Fewer trade secrets for Wyoming fracking fluid
A court settlement will make it harder for companies to hide chemicals used in hydraulic fracturing.
In 2010 Wyoming became the first state to require oil and gas companies to disclose chemicals used in fracking operations. Home to the petroleum-rich Powder River Basin, proponents saw the rule as a model for other drilling-dependent states to follow. The message they hoped the regulation would convey: We can be energy-friendly and environmentally friendly too.
But the rule contained a trade secrets caveat, which allowed companies to skirt the disclosure requirement if they said the chemicals were confidential business information. That exemption created a massive loophole. Now, thanks to a settlement approved Jan. 23, companies will have to do more to justify keeping fracking chemicals secret.
The settlement comes from a 2012 lawsuit that environmental nonprofit Earthjustice filed on behalf of public interest groups against the Wyoming Oil & Gas Conservation Commission. The suit challenged state regulators’ decisions to withhold the names of 128 fracking chemicals. It was the first time a Wyoming court interpreted trade secrets under the state’s Public Records Act, which puts the public’s right to know before a company’s protection.
Though some research has shown fracking—the drilling method that injects a mixture of water, sand and chemicals deep into the ground to release oil and gas—can harm nearby water supplies, more conclusive evidence is still needed to determine how dangerous the practice is. Chemicals range from the same benign ingredients found in everyday products like toothpaste and detergent, to cancer-causing substances like Benzene. Since frack wells often pass through aquifers, there’s a risk those chemicals could contaminate drinking water, and because of drilling-related emissions, many fracking-intensive areas suffer levels of air pollution that exceed federal standards.

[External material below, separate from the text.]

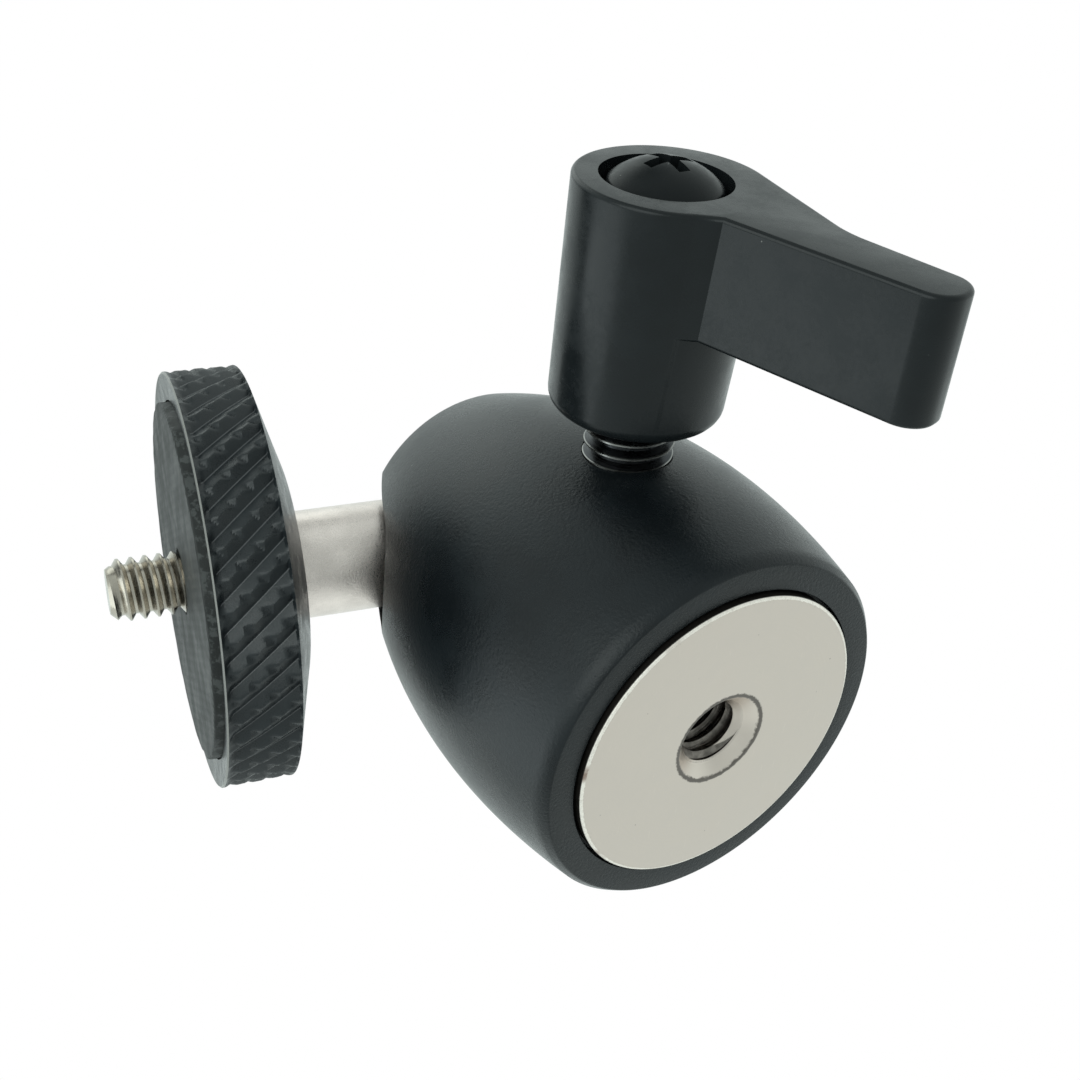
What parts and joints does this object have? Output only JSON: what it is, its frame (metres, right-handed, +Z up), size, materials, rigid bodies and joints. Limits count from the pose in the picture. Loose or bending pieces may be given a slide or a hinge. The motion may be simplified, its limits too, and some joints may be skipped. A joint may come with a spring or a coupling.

Thanks to the trade secrets loophole, hundreds of chemicals remained off the public record. To qualify, companies needed to apply for a permit from the Wyoming Oil and Gas Commission. The regulators would then evaluate the companies’ claims that revealing those chemicals would hurt their competitive advantage in the industry. The amount of money spent in developing the product, and how easily other companies could copy it, were among the criteria the commission used to evaluate petitions for trade secrets.
But critics were concerned that the commission was doling out permits without rigorous evaluation. “They were handing out exemptions left, right and center,” said Katherine O’Brien, a lawyer for the nonprofit law firm, Earthjustice.
Many Wyoming landowners also criticized the fact that the exemptions made it difficult to do groundwater testing on their own land—a precaution an increasing number of citizens are taking in order to track changes in their local water sources. Since landowners aren’t able to do blanket tests for all chemicals, the tests have to be primed to look for a specific chemical. When oil and gas companies didn’t disclose what chemicals they were using, landowners were left in the dark about potential health or environmental risks from drilling operations nearby. New rules prompted by the recent settlement may help solve this problem.
Currently, the commission has no written policies or formal standards for how to evaluate trade secrets claims, though Mark Watson, the supervisor for the Wyoming Oil and Gas Conservation Commission, pointed out that Wyoming is one of the only states that requires companies to submit a list of the chemicals they use to state regulators. Some companies fear that making that information available would allow competitors to reverse engineer their products (a fear that fracking critics say is like a food company claiming that labeling requirements threaten their business). In Texas and North Dakota, companies are only required to list chemicals on the industry-run website, fracfocus.com. Colorado also makes companies use fracfocus, but goes a step further by requiring them to list not only the chemicals, but also their concentrations.
Under the terms of the settlement, the commission must adopt stricter standards for evaluating industry claims to keep certain chemicals hidden under the trade secrets exemption. Whether or not those new standards have a big impact will depend on how rigorously and faithfully the commission implements them. For starters, companies will have to re-apply for the trade secrets exemptions granted to the 128 chemicals listed in the lawsuit.
O’Brien sees the settlement as part of growing trend towards full disclosure. Last year, for instance, Texas energy giant, Baker Hughes, began listing 100 percent of its chemicals. “It’s a snowball effect,” she said. “Once one company does it, it becomes harder and harder for other companies to maintain that trade secrets are necessary for their survival.”
Sarah Tory is an editorial fellow at HCN. Follow @tory_sarah
Correction: And earlier version of this story indicated that the new standards had not yet been written, when in fact, they have been written and have yet to be implemented.